The first implication is Bézout's identity for polynomials. It's an equivalent for the Euclidean domain of polynomials of the ordinary one about coprime integers $x$ and $y$ having integers $a$ and $b$ so that $ax+by=1$.


The second one can be seen inductively. $g(A)$ is a sum of monomials $A^k$, so by linearity it suffices to prove that $A^kX=X(-B)^k$ for integer $k$ at least $1$ (the constant term is obvious, since $I$ commutes with $X$). This follows by induction:

  • The basis case is $AX=-XB$, which we already have.
  • If it is true for $k$ (viz. $A^kX=X(-B)^k$), then $$A^{k+1}X = A(A^kX)=A(X(-B)^k) = (AX)(-B)^k = (-XB)(-B)^k = X(-B)^{k+1},$$ where the second equality uses the induction hypothesis and the third uses the basis case.

Hence it is true for all integer $k\geq 1$, and the implication follows.

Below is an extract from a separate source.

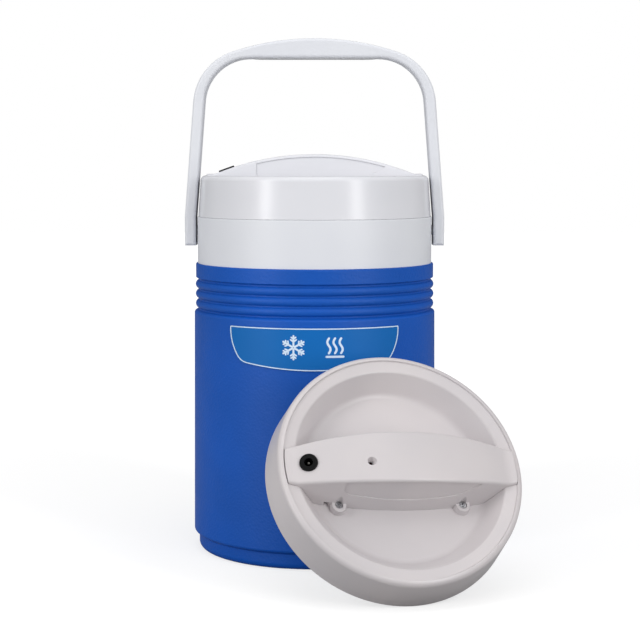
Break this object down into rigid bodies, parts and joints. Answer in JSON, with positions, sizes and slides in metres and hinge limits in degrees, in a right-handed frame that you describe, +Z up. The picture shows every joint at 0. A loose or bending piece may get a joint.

In case you don't already know how this works, I think it's very useful to see how eigenvectors/eigenvalues of $A$ and $B$ directly give you eigenvalues of the "Sylvester operator" $X \mapsto AX+XB$. Actually, it is conceptually clearer to work with with the transpose $C=B^t$ instead of $B$, which makes no difference because $B$ and $C$ have the same spectral theory. So the operator is $$X \mapsto AX+XC^t : M_n(\mathbb{C}) \to M_n(\mathbb{C})$$ The basic idea is revealed in the case where $A$ and $C$ are diagonalizeable. Let $u_1,\ldots, u_n$ be a basis of eigenvectors for $A$ with accompanying eigenvalues $\lambda_1,\ldots,\lambda_n$. Let $w_1,\ldots,w_n$ be a basis of eigenvectors for $C$ with eigenvalues $\mu_1,\ldots,\mu_n$. One can check that the outer products \begin{align*} E_{ij} := u_i w_j^t && i,j = 1,\ldots,n \end{align*} are linearly independent in $M_n(\mathbb{C})$ and satisfy $$ AE_{ij} + E_{ij} C^t = (\lambda_i + \lambda_j)E_{ij}.$$

The linear independence of the $E_{ij}$ is basically an manifestation the tensor product isomorphism $(\bigotimes_i U_i) \oplus (\bigotimes_j W_j) \cong \bigoplus_{i,j} (U_i \otimes V_i)$ for vector spaces.

Conclusion: If $A$ and $C$ are diagonalizable, then so is $X \mapsto AX+XC^t$. Moreover, the eigenvalues of $X \mapsto AX+XC^t$ are precisely $\lambda_i + \mu_j$, where $\lambda_i$ is an eigenvalue of $A$ and $\mu_j$ is an eigenvalue of $C$. In particular, as long as no eigenvalue of $A$ is the negative of an eigenvalue of $C$, the operator $X \mapsto AX+XC$ is invertible.

By working a bit harder, I guess you should be able to show analogous things about the generalized eigenspaces, leading to the result you're after. I just wanted to make sure this direct connection between the eigenvalues of $A$, $C$ and the operator $X \mapsto AX+XC^t$ was available to you.